Exercise requirements: Print all of the data exactly as written.

======

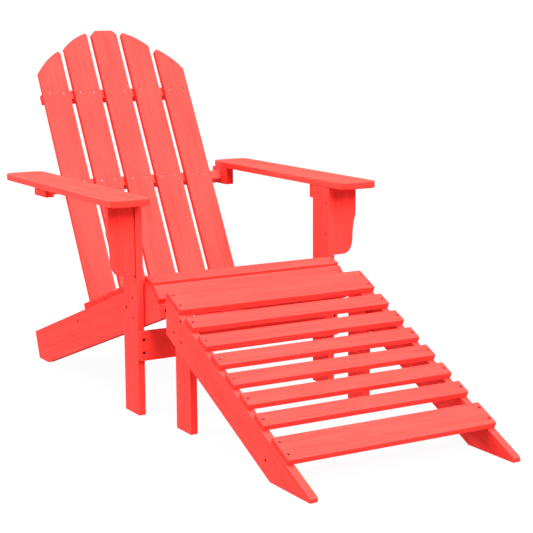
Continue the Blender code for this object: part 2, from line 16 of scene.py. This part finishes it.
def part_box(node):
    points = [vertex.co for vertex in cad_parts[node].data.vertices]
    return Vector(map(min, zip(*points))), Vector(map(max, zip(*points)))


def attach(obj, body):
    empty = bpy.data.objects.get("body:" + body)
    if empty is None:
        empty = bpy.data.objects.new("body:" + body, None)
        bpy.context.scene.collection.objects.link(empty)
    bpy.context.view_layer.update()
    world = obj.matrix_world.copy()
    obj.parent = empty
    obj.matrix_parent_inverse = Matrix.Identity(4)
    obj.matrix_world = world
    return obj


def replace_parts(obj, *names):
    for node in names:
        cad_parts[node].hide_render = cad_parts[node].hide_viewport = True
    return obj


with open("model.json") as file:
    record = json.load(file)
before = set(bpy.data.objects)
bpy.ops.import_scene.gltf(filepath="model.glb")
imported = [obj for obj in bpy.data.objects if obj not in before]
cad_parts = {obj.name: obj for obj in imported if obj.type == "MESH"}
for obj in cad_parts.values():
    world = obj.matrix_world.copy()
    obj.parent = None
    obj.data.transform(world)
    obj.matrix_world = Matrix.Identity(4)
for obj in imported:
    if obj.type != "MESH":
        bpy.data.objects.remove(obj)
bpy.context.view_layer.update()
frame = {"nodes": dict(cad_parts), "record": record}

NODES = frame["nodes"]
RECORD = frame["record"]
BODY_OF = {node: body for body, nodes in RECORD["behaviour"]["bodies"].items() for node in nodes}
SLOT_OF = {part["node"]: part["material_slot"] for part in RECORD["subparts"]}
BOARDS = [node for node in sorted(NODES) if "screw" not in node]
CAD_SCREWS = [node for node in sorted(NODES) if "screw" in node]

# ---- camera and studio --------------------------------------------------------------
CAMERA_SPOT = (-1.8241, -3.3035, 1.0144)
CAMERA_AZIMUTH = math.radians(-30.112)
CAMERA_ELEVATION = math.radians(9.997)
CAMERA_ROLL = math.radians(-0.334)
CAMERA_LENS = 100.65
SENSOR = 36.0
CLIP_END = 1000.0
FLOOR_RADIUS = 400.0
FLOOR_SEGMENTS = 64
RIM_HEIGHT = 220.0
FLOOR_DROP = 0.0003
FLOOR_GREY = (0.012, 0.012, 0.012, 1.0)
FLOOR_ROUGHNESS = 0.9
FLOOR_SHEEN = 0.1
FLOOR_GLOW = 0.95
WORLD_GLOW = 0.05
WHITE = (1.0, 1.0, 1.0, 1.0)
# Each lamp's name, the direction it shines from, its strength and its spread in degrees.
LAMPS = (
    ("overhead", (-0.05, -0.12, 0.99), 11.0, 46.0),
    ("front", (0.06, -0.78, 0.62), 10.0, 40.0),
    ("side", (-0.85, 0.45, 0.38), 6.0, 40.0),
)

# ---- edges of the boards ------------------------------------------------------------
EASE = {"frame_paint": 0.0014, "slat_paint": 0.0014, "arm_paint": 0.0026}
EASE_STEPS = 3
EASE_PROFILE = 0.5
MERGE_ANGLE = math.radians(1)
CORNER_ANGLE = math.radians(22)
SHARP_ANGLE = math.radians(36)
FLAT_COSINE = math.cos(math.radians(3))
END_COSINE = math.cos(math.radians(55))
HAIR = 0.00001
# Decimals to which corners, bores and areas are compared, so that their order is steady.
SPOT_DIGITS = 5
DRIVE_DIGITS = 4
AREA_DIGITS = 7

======

Output for this task:
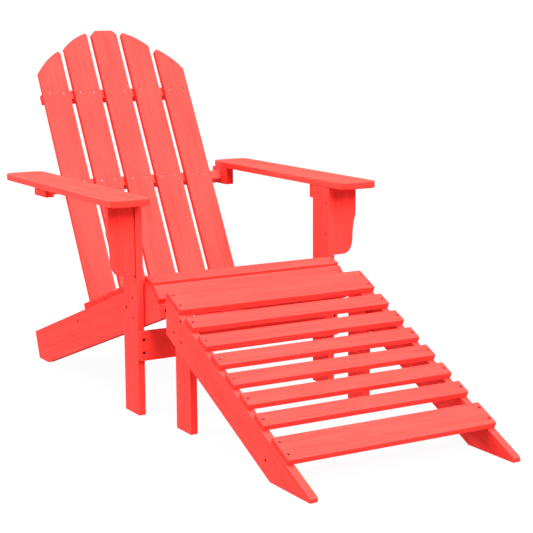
Continue the Blender code for this object: part 2, from line 16 of scene.py. This part finishes it.
def part_box(node):
    points = [vertex.co for vertex in cad_parts[node].data.vertices]
    return Vector(map(min, zip(*points))), Vector(map(max, zip(*points)))


def attach(obj, body):
    empty = bpy.data.objects.get("body:" + body)
    if empty is None:
        empty = bpy.data.objects.new("body:" + body, None)
        bpy.context.scene.collection.objects.link(empty)
    bpy.context.view_layer.update()
    world = obj.matrix_world.copy()
    obj.parent = empty
    obj.matrix_parent_inverse = Matrix.Identity(4)
    obj.matrix_world = world
    return obj


def replace_parts(obj, *names):
    for node in names:
        cad_parts[node].hide_render = cad_parts[node].hide_viewport = True
    return obj


with open("model.json") as file:
    record = json.load(file)
before = set(bpy.data.objects)
bpy.ops.import_scene.gltf(filepath="model.glb")
imported = [obj for obj in bpy.data.objects if obj not in before]
cad_parts = {obj.name: obj for obj in imported if obj.type == "MESH"}
for obj in cad_parts.values():
    world = obj.matrix_world.copy()
    obj.parent = None
    obj.data.transform(world)
    obj.matrix_world = Matrix.Identity(4)
for obj in imported:
    if obj.type != "MESH":
        bpy.data.objects.remove(obj)
bpy.context.view_layer.update()
frame = {"nodes": dict(cad_parts), "record": record}

NODES = frame["nodes"]
RECORD = frame["record"]
BODY_OF = {node: body for body, nodes in RECORD["behaviour"]["bodies"].items() for node in nodes}
SLOT_OF = {part["node"]: part["material_slot"] for part in RECORD["subparts"]}
BOARDS = [node for node in sorted(NODES) if "screw" not in node]
CAD_SCREWS = [node for node in sorted(NODES) if "screw" in node]

# ---- camera and studio --------------------------------------------------------------
CAMERA_SPOT = (-1.8241, -3.3035, 1.0144)
CAMERA_AZIMUTH = math.radians(-30.112)
CAMERA_ELEVATION = math.radians(9.997)
CAMERA_ROLL = math.radians(-0.334)
CAMERA_LENS = 100.65
SENSOR = 36.0
CLIP_END = 1000.0
FLOOR_RADIUS = 400.0
FLOOR_SEGMENTS = 64
RIM_HEIGHT = 220.0
FLOOR_DROP = 0.0003
FLOOR_GREY = (0.012, 0.012, 0.012, 1.0)
FLOOR_ROUGHNESS = 0.9
FLOOR_SHEEN = 0.1
FLOOR_GLOW = 0.95
WORLD_GLOW = 0.05
WHITE = (1.0, 1.0, 1.0, 1.0)
# Each lamp's name, the direction it shines from, its strength and its spread in degrees.
LAMPS = (
    ("overhead", (-0.05, -0.12, 0.99), 11.0, 46.0),
    ("front", (0.06, -0.78, 0.62), 10.0, 40.0),
    ("side", (-0.85, 0.45, 0.38), 6.0, 40.0),
)

# ---- edges of the boards ------------------------------------------------------------
EASE = {"frame_paint": 0.0014, "slat_paint": 0.0014, "arm_paint": 0.0026}
EASE_STEPS = 3
EASE_PROFILE = 0.5
MERGE_ANGLE = math.radians(1)
CORNER_ANGLE = math.radians(22)
SHARP_ANGLE = math.radians(36)
FLAT_COSINE = math.cos(math.radians(3))
END_COSINE = math.cos(math.radians(55))
HAIR = 0.00001
# Decimals to which corners, bores and areas are compared, so that their order is steady.
SPOT_DIGITS = 5
DRIVE_DIGITS = 4
AREA_DIGITS = 7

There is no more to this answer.